While he affirmed the role of volunteers and short-term workers in missions, Parks said their presence on the field creates the “potential for increased deaths.”
That places increased responsibility on agencies that try to equip volunteers for missions, said Don Sewell, director of the Texas Partnerships Resource Center.
“Rising numbers of volunteers automatically increases risk because more people are potentially stepping into harm's way. And the risks are heightened even more if the volunteers have poor or non-existent orientation to the culture, political situation, religious background and lifestyle of their targeted people,” Sewell said.
IMB officials disagreed with the idea that more volunteers equates with greater risk.
“The rising number of volunteers does not seem to be working out to an increased risk.
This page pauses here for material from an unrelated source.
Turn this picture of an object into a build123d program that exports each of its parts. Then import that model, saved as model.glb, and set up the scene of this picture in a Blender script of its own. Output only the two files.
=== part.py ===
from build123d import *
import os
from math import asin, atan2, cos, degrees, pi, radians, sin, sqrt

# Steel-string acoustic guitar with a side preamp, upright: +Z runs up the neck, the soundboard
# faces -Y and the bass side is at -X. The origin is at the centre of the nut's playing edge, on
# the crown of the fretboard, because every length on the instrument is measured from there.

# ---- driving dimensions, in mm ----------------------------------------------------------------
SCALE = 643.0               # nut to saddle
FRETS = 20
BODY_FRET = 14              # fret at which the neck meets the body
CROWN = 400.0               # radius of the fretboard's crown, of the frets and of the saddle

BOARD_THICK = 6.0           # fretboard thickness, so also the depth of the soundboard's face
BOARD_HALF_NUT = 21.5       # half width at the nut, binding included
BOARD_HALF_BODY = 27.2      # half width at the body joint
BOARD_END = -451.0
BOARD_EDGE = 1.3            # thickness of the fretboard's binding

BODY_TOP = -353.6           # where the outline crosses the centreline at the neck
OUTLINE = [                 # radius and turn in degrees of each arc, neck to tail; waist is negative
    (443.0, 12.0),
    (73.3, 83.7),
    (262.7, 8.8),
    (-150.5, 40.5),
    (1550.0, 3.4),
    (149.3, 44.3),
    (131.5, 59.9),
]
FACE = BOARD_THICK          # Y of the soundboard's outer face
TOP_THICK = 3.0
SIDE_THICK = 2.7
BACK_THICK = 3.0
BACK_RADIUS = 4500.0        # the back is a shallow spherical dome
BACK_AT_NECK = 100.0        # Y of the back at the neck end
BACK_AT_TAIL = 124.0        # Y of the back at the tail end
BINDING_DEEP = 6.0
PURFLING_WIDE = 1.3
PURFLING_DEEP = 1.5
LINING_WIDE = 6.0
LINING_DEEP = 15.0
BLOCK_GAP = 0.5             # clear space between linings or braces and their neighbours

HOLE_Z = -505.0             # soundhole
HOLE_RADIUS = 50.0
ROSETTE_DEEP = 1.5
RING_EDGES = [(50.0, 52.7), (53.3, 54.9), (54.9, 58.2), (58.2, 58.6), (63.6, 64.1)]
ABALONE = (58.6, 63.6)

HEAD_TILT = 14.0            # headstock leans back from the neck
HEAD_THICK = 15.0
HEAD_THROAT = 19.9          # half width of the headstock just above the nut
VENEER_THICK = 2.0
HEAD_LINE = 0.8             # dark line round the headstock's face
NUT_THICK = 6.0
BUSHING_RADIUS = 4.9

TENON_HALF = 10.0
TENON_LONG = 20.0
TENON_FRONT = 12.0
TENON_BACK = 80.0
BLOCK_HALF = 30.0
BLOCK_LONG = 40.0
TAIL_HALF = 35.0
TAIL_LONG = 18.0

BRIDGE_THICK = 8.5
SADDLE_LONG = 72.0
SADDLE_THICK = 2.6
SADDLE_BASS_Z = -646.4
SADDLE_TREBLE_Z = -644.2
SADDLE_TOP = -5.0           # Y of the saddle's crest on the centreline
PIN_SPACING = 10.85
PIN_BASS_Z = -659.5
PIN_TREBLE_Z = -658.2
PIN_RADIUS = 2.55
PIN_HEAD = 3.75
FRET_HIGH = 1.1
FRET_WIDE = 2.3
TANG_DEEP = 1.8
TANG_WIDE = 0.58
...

Many volunteers go without connection to or direction from a sending agency. For those who do, the agency seeks to give guidance and training as appropriate,” Meador said.
Short-term workers need long-term preparation and orientation, Parks agreed.
“Growing up with a typical American perspective does not equip people to live wisely in other cultures. Spiritual commitment and religious zeal are not enough to avoid serious problems,” he said.
The world is a more dangerous place for missionaries than it was a few decades ago, but that doesn't mean Christians should retreat from the calling to missions, Parks said.
Missions strategies should be reviewed constantly and changed when needed, but the biblical mandate for missions remains unchanged, Parks concluded.
“Some things are worth dying for,” he said. “And obeying Jesus Christ is at the top of this list.”